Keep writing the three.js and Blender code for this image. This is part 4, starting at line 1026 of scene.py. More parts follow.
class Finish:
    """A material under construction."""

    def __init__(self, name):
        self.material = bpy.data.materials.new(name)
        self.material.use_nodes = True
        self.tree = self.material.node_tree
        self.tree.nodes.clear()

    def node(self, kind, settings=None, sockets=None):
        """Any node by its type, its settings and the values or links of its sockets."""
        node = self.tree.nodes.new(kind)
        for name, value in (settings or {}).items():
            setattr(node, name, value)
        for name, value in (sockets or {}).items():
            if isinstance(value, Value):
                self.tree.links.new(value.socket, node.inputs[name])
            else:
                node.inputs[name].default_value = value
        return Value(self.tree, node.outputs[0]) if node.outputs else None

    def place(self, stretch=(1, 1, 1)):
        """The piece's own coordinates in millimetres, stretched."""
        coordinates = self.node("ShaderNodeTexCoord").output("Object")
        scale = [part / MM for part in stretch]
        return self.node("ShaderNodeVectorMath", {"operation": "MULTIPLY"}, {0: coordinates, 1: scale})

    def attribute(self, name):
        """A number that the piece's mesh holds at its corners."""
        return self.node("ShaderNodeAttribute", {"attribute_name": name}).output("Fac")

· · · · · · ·

-- SET EXERCISE --
Copy down the whole of the data above, matching it exactly.

-- ANSWER TO THE EXERCISE --
Keep writing the three.js and Blender code for this image. This is part 4, starting at line 1026 of scene.py. More parts follow.
class Finish:
    """A material under construction."""

    def __init__(self, name):
        self.material = bpy.data.materials.new(name)
        self.material.use_nodes = True
        self.tree = self.material.node_tree
        self.tree.nodes.clear()

    def node(self, kind, settings=None, sockets=None):
        """Any node by its type, its settings and the values or links of its sockets."""
        node = self.tree.nodes.new(kind)
        for name, value in (settings or {}).items():
            setattr(node, name, value)
        for name, value in (sockets or {}).items():
            if isinstance(value, Value):
                self.tree.links.new(value.socket, node.inputs[name])
            else:
                node.inputs[name].default_value = value
        return Value(self.tree, node.outputs[0]) if node.outputs else None

    def place(self, stretch=(1, 1, 1)):
        """The piece's own coordinates in millimetres, stretched."""
        coordinates = self.node("ShaderNodeTexCoord").output("Object")
        scale = [part / MM for part in stretch]
        return self.node("ShaderNodeVectorMath", {"operation": "MULTIPLY"}, {0: coordinates, 1: scale})

    def attribute(self, name):
        """A number that the piece's mesh holds at its corners."""
        return self.node("ShaderNodeAttribute", {"attribute_name": name}).output("Fac")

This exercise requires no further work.